Only the lines starting at the one with "obj.data = obj.data.copy()" and ending at the one with "point = shown.matrix_world" should be copied, exactly and with both ends kept.

•••

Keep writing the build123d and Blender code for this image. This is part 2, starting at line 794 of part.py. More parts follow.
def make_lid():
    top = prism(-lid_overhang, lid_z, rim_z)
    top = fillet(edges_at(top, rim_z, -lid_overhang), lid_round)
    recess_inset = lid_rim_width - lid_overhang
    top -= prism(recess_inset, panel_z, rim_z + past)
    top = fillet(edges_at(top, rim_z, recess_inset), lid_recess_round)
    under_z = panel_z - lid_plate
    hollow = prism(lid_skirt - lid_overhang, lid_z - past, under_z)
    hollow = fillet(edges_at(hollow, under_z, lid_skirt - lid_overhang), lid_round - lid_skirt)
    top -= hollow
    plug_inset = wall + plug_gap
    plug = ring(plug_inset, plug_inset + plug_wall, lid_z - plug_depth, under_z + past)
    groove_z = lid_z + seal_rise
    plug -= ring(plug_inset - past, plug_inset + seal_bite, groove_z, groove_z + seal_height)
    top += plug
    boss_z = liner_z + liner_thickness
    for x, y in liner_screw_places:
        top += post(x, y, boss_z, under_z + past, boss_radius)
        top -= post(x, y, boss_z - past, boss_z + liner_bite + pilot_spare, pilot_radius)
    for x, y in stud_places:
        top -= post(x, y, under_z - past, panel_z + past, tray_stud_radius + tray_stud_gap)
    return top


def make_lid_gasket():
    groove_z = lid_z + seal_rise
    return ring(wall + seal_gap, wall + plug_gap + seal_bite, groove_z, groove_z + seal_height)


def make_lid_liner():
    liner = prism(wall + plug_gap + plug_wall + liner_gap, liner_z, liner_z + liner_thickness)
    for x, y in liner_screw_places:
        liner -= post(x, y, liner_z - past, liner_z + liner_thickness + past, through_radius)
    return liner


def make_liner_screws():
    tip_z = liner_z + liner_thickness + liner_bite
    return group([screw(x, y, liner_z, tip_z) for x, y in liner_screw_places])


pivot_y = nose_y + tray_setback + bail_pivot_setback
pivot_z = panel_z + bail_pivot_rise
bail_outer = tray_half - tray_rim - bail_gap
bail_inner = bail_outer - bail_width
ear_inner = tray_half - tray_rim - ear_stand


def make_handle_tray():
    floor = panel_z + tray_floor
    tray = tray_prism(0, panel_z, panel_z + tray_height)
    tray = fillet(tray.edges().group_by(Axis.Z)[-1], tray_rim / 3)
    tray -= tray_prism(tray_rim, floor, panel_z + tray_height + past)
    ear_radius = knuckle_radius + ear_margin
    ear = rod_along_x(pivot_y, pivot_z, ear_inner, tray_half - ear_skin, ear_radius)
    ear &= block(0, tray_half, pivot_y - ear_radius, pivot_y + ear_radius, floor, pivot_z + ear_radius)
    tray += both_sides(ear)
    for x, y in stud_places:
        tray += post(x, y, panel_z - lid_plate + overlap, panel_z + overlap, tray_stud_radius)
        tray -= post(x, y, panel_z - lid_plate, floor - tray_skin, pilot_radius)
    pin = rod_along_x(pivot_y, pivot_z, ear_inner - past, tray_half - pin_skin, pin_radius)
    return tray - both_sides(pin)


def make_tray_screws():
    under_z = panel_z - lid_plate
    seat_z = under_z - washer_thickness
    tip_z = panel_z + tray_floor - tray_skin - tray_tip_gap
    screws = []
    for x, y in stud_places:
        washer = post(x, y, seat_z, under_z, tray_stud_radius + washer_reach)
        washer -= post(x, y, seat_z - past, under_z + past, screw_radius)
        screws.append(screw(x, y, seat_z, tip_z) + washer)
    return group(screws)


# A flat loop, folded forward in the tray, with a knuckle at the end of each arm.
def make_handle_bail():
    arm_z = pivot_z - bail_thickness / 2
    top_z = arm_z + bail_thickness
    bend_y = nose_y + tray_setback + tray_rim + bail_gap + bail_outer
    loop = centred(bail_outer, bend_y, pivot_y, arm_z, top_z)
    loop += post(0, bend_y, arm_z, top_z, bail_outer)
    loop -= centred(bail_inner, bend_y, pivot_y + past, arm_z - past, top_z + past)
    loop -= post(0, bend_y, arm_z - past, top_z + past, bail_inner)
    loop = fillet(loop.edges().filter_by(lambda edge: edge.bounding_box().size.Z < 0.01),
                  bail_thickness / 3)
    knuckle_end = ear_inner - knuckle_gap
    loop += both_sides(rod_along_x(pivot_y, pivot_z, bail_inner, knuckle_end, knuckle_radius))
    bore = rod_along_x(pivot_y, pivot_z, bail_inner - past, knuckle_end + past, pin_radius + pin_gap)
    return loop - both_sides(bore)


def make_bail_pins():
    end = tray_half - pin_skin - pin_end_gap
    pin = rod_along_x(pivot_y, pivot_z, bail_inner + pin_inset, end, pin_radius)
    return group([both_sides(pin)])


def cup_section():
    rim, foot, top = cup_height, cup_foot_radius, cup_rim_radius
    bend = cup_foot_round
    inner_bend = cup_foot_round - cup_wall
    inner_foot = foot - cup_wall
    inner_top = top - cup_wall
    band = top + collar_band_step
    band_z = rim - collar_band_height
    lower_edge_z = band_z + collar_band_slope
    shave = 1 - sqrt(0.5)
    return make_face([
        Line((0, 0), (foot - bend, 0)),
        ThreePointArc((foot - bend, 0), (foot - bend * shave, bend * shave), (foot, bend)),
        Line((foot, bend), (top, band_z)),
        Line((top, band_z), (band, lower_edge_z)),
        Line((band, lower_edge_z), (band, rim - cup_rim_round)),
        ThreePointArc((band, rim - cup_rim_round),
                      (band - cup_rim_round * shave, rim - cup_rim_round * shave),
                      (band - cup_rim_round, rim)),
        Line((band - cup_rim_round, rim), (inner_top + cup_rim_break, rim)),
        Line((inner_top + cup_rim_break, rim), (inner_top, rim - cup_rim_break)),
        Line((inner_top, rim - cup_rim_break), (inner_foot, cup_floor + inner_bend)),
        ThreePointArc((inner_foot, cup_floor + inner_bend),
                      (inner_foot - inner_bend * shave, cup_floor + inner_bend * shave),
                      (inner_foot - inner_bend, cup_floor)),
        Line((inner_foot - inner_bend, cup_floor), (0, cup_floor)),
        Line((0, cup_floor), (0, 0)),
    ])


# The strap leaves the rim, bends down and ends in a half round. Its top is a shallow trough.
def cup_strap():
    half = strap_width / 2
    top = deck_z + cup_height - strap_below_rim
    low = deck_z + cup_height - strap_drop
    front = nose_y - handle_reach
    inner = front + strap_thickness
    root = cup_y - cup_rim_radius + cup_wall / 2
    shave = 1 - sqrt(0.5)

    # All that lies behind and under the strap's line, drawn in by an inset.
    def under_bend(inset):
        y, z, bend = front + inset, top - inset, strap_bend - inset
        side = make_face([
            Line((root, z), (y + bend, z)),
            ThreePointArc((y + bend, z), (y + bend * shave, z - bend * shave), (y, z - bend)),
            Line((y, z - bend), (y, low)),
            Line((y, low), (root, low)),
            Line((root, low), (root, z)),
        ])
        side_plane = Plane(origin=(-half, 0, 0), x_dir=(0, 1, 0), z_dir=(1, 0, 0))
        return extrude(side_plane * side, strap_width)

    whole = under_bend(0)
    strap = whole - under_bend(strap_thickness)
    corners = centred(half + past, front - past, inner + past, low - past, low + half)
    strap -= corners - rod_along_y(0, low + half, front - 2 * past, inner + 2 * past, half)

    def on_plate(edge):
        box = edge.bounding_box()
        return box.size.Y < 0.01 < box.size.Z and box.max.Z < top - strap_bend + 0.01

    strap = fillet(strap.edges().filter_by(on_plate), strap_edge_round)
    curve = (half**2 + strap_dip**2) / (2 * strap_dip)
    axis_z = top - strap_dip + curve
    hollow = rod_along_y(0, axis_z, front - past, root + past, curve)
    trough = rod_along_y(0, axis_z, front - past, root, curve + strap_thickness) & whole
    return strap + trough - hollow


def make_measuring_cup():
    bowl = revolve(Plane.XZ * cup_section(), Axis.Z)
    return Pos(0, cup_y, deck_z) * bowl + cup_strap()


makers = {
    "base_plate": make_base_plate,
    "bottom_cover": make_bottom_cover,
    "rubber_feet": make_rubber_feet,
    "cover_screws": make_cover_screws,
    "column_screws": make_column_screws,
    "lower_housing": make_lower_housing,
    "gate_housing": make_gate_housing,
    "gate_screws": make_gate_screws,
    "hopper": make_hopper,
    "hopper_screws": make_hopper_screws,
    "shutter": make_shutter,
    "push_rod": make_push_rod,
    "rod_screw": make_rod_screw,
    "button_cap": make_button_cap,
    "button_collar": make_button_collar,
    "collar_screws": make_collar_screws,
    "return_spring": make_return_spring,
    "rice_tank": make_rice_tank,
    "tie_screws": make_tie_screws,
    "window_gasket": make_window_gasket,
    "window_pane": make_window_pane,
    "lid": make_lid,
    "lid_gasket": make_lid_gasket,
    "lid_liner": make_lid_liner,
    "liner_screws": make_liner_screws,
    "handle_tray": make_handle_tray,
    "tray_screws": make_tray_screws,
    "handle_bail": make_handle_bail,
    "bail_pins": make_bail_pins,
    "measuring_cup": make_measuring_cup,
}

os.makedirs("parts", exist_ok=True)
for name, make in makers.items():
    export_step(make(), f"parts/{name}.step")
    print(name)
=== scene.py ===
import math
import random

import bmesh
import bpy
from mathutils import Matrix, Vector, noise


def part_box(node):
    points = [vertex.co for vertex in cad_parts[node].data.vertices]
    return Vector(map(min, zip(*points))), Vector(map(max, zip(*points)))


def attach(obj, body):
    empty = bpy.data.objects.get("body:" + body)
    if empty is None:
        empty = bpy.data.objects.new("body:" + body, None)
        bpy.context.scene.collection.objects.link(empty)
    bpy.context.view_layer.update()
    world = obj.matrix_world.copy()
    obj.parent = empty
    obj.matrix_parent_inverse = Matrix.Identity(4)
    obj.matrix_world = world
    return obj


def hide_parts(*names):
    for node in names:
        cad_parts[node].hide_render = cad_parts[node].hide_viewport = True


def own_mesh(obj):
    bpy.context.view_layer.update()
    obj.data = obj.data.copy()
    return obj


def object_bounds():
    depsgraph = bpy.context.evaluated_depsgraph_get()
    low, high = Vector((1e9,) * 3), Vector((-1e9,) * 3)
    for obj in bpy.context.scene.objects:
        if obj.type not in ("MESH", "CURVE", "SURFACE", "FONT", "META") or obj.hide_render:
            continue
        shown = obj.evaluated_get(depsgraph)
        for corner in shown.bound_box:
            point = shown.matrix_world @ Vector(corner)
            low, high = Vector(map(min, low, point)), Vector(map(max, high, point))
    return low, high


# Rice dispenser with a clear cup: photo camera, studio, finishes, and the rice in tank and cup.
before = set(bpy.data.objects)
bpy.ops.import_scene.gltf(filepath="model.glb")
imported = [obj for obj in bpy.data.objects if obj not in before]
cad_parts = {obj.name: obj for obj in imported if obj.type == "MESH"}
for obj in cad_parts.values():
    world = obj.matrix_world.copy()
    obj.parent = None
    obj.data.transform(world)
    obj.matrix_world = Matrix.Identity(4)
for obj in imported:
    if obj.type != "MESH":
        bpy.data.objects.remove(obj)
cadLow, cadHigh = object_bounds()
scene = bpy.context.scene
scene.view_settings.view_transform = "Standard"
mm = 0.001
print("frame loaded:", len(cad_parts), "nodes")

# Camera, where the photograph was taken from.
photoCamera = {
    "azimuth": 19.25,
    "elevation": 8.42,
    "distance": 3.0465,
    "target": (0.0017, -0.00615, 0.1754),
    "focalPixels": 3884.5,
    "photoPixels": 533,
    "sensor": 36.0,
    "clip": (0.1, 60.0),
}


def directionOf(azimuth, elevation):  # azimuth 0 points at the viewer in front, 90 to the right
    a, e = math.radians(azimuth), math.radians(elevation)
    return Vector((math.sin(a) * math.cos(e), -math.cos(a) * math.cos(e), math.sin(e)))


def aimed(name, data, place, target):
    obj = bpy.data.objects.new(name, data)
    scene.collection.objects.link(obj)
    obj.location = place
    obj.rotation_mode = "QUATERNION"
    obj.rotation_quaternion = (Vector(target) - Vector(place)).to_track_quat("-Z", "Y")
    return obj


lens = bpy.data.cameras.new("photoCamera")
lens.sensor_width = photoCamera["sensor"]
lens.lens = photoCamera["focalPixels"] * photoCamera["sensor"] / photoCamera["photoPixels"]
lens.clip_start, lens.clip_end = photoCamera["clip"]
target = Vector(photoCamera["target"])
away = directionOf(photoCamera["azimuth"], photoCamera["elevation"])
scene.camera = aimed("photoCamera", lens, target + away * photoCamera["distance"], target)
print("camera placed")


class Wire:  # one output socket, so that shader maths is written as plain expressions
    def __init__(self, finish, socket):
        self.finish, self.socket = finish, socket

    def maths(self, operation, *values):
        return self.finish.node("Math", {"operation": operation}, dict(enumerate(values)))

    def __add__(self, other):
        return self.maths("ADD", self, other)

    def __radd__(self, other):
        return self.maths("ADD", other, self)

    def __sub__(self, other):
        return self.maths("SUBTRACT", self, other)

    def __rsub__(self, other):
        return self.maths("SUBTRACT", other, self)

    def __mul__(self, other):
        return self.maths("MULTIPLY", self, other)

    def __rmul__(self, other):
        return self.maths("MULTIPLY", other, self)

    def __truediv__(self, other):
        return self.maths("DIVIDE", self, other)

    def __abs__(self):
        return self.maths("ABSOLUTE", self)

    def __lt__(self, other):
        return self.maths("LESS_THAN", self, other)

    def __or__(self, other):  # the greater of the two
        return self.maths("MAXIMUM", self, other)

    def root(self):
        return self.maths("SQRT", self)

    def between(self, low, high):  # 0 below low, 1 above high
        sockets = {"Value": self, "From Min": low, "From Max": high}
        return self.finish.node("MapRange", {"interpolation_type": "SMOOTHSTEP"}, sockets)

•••

▶ _WRITTEN ANSWER_:
    obj.data = obj.data.copy()
    return obj


def object_bounds():
    depsgraph = bpy.context.evaluated_depsgraph_get()
    low, high = Vector((1e9,) * 3), Vector((-1e9,) * 3)
    for obj in bpy.context.scene.objects:
        if obj.type not in ("MESH", "CURVE", "SURFACE", "FONT", "META") or obj.hide_render:
            continue
        shown = obj.evaluated_get(depsgraph)
        for corner in shown.bound_box:
            point = shown.matrix_world @ Vector(corner)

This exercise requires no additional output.